Reviewed at the 2010 Abu Dhabi Film Festival.
Before he directed 1988’s astounding “The Vanishing” and 1993’s astoundingly disappointing American remake of the same film, Dutch filmmaker George Sluizer made a trilogy of documentaries entitled “Land of the Fathers” that followed two Palestinian families through their experiences in 1974, 1978 and 1983 — the last, “Adios Beirut,” he mentioned was sold to PBS but never broadcast. With “Homeland,” one of the films making its world premiere at Abu Dhabi, Sluizer revisits those two families, now spread out over Lebanon, Colombia, the U.A.E. and other locations, and also puts himself and his feelings about the Israeli-Palestinian conflict center stage.
“Homeland” starts quietly, with Sluizer discussing his own history, the earlier films, the aneurysm two years ago that left him needing crutches or a wheelchair to get around, and how that brush with mortality encouraged him to revisit the past. It ends with him looking in on a comatose (and heavily Photoshopped) Ariel Sharon, telling him the world would have been a better place if he’d died in Auschwitz along with much of Sluizer’s Dutch family. So, no mincing around with ambiguities here.

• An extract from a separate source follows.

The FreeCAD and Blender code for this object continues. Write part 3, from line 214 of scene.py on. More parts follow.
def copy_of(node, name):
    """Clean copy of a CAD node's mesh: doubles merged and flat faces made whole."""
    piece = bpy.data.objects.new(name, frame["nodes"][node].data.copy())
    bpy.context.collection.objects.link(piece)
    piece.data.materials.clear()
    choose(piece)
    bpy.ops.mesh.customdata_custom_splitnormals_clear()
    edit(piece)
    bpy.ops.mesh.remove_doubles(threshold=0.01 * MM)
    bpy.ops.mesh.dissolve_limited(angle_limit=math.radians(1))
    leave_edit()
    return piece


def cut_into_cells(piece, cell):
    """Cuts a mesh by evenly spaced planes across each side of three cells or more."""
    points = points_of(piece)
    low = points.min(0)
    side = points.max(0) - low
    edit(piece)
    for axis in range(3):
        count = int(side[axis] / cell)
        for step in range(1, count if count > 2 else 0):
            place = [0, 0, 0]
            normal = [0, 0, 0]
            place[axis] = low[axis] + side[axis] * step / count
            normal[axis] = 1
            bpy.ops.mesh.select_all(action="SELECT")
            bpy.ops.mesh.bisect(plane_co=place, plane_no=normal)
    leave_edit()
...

The sincerity of Sluizer’s feelings are without question — his reunions with each family member, particularly the elderly head of the large Hammad family, are tearful and joyous, his fury in the face of the displaced from their homes palpable.

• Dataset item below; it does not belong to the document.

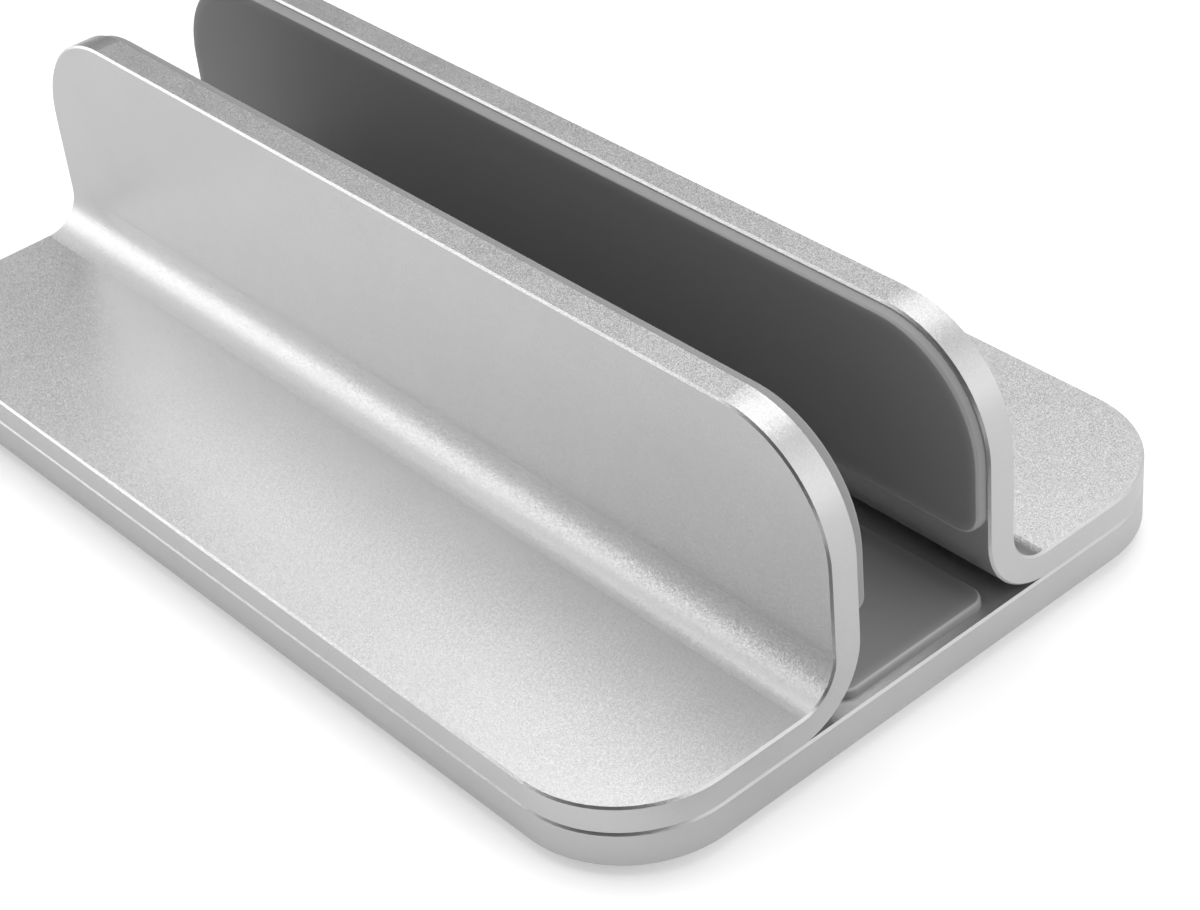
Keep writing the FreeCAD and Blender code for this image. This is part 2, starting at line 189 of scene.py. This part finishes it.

But “Homeland” wanders into browbeating Michael Moore-style documentary techniques, even before Sluizer’s diatribe to an unhearing, hospitalized Sharon. He walks up to Jewish settlers living in a formerly Arab house in East Jerusalem and asks to speak to the young man who answers the door on camera. When the young man says that someone else in their household speaks to the press and that he’s not home at the moment, Sluizer taunts “I guess now the most oppressed have become the oppressors!” An interview he does get with an American settler who needs no help looking ridiculous is nevertheless abusively edited to cut her off mid-sentence in her responses. Discordant string music swells behind periodic quotes from Sharon and others about how “if I was only an Israeli civilian and met a Palestinian, I would burn him and make him suffer before killing him.”
Regardless of where you stand on Israel and Palestine, the amount of vitriol on display in “Homeland” and the determined one-sideness of the argument is startling and off-putting, the language on occasion powerfully uncomfortable — Sluizer speaks, for instance, about the biased reporting of all the “Jewish news agencies.” These things basically guarantee “Homeland” will never screen for an audience not already sympathetic towards and invested in the Palestinian cause — it won’t win someone over. (It’s slated to eventually air on the Aljazeera Documentary Channel, but at the moment has no theatrical distributor in place.) It’s fiery agitprop, but it’s not a well-made movie.
“Homeland” does not yet have U.S. distribution.